Re-arrange your area so you have something that makes it meaningful, whether it is an inspiring picture, a new candle arrangement, a clear spot on the floor or a time of day when the light filters in through the window in a certain direction. Adding music that you find peaceful and that will mask any environmental distractions will create your own unique ambience.
Work out a time that you would like to practise. If you think it is going to be difficult, try starting with shorter periods and expand them as you solidify your space. Daily practise made up of shorter times holds more value than longer periods at the studio twice per week. Do one Sun Salutation and see how good it makes you feel. Let it carry you forward for more. Set goals for your body; practise and evolve.
Find a Home Yoga Teacher
Practising at home doesn’t mean you need to give up your studio time or become your own teacher right away. Adding home yoga practise to deepen the experience and add to the frequency of your search for harmony enriches your studio time. Experiencing different teachers adds to the evolution of making the yoga your own. Rent or borrow DVDs from the library for home use. Check out on-line sources and broaden your yoga horizon. The Yoga Zone Ultimate Collection is great and another favourite of mine is Seane Corn: Vinyasa Flow Yoga – The Body And Beyond – Session Two (Beginner II/Intermediate I). Seek out your resources and make more you. Yoga is your own personal journey. Become your own teacher.
Claim Your Space and Make it Yours
Practising requires a routine for clearing your space, beginning your practise and ending it with an inner focus. Whether you have 15 minutes or 2 hours, have a definite beginning and a reflective ending. Before starting your poses, relax your mind, prepare yourself mentally for the physical movements and calm your breath. When you are finished, spend a few minutes seeking inward focus and tuning in with the new changes you have just brought to your body.
Feel the new you. Once you have found yourself, you will want to go there again.
Yoga does not require a lot of equipment, however, there are a few things that can assist you in your practice by providing support and encouraging proper alignment. Here is a short list of the things that I use in my home practice.

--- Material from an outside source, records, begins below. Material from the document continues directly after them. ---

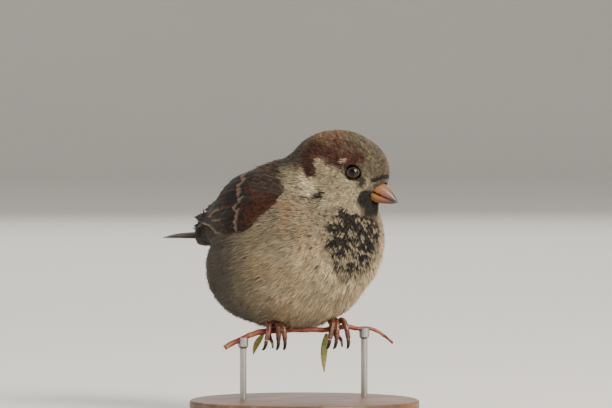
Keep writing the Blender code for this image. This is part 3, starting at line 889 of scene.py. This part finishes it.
def lay_vanes(name, vanes, flip, random):
    """Joined flat feathers, each a cambered leaf of nine stations by five points."""
    along, across = np.meshgrid(np.linspace(0, 1, 9), np.linspace(-1, 1, 5), indexing="ij")
    outline_width = np.minimum(1, (along / 0.16 + 0.25) ** 0.6)
    tip = np.sqrt(np.clip(1 - np.clip((along - 0.74) / 0.26, 0, 1) ** 2.2, 0.004, 1))
    outline_width = outline_width * tip
    sheets = []
    tints = []
    grains = []
    cells = []
    columns = math.ceil(math.sqrt(len(vanes)))
    for index, (kind, path, normals, width) in enumerate(vanes):
        share = np.linspace(0, 1, len(path))
        line = np.stack([np.interp(along[:, 0], share, column) for column in path.T], axis=-1)
        out = unit(np.stack([np.interp(along[:, 0], share, c) for c in normals.T], axis=-1))
        heading = unit(np.gradient(line, axis=0))
        sideways = unit(np.cross(heading, out))
        offset = across * outline_width * width / 2
        camber = VANE_CAMBER * width * (1 - across ** 2) + 0.1 * MM * random.normal()
        place = line[:, None] + sideways[:, None] * offset[..., None]
        place = place + out[:, None] * camber[..., None]
        sheets.append(place)
        tints.append(vane_tint(kind, along, across * flip, random))
        length = np.linalg.norm(path[-1] - path[0])
        grains.append(along * length / MM - np.abs(across) * width / MM * 0.8)
        cell = (index % columns, index // columns)
        flat = np.stack((across * 0.45 + 0.5, along * 0.9 + 0.05), axis=-1)
        cells.append((flat + cell) / columns)
    return vane_mesh(name, np.array(sheets), np.array(tints), np.array(grains), np.array(cells))


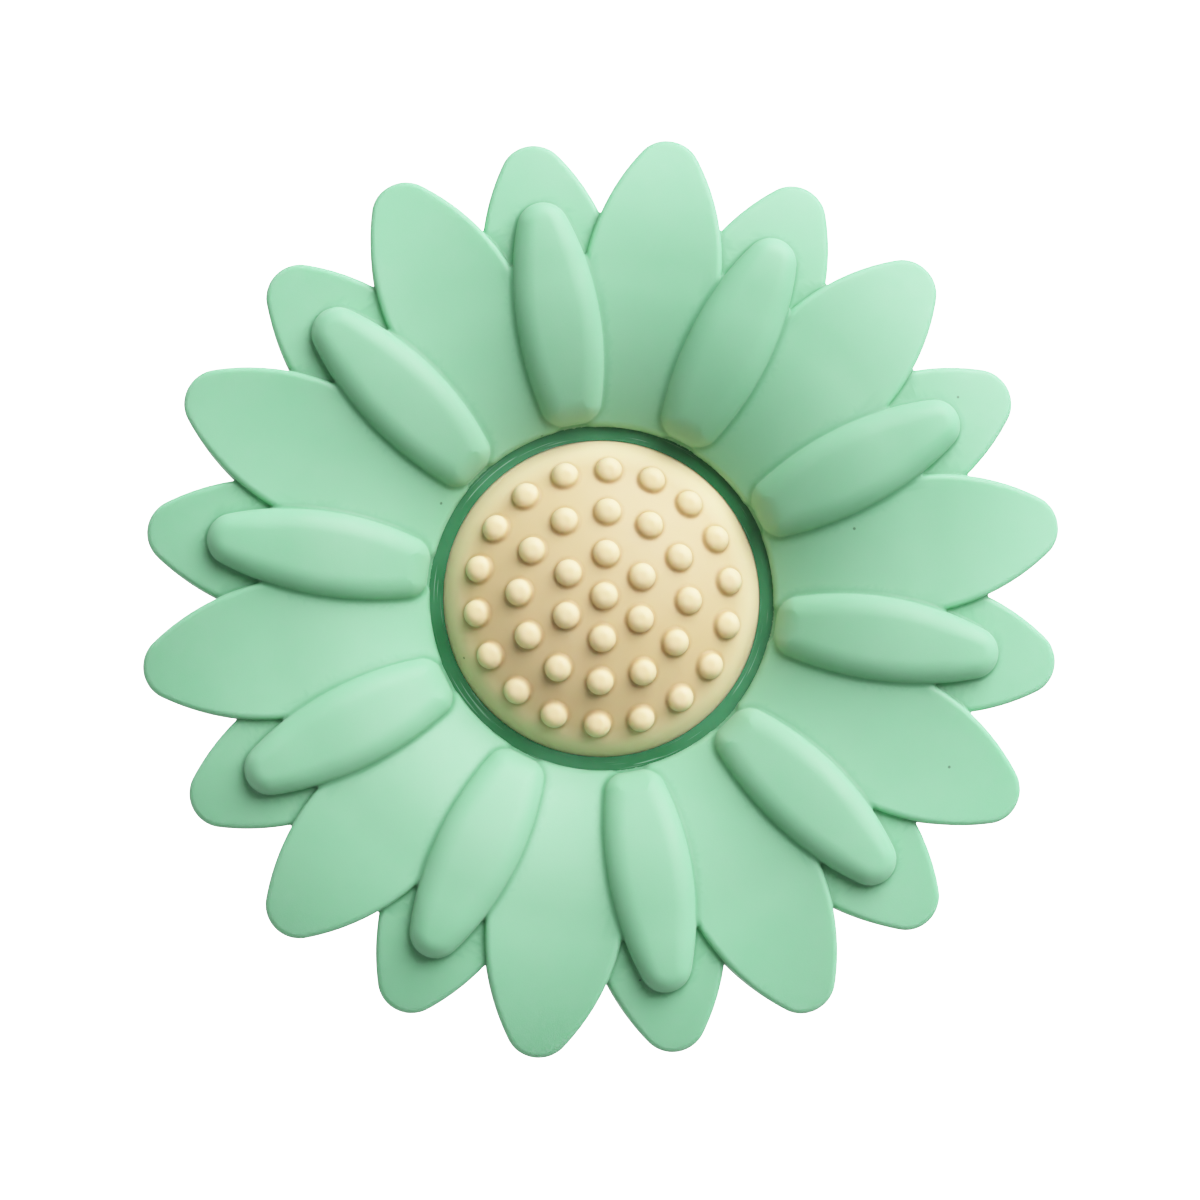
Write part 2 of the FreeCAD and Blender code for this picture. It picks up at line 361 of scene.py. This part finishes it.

Yoga Mat: A sticky yoga mat provides a non-slip surface which is quite helpful in certain poses where your feet can slide out. It also gives you some cushioning. Yoga mats come in all sorts of colors and materials (including some eco friendly options such as natural rubber) and a couple of different thicknesses, 1/8th and 1/4 inches. I have 2 mats as I like to double up sometimes. If you buy only one yoga prop, make it a mat.
Yoga Blocks: Yoga blocks allow you to move into certain poses more easily by adding a bit of height, in effect bringing the floor closer to you. You can get blocks made out of wood, cork or foam. Get two blocks of the same height (usually come in 3 or 4 inch heights).
Bolster: I was introduced to yoga bolsters this past year. After knee surgery, I practiced “legs up the wall pose” often and used the bolster underneath my lower back. Bolsters are very useul in restorative poses. They can be used to support your back or open your chest. I have a standard cylindrical bolster but some are rectangular.
Yoga Strap: Use a yoga strap to help in poses where you can’t reach your toes or touch your hands together. A strap can help you deepen the pose.
Blankets: Blankets are used to sit on, to provide support and to provide a bit of extra height in sitting postures. I have found that a folded blanket between the backs of my thighs and calves helps alleviate pressure I sometimes experience in my knee in certain poses such as Hero or Child’s pose.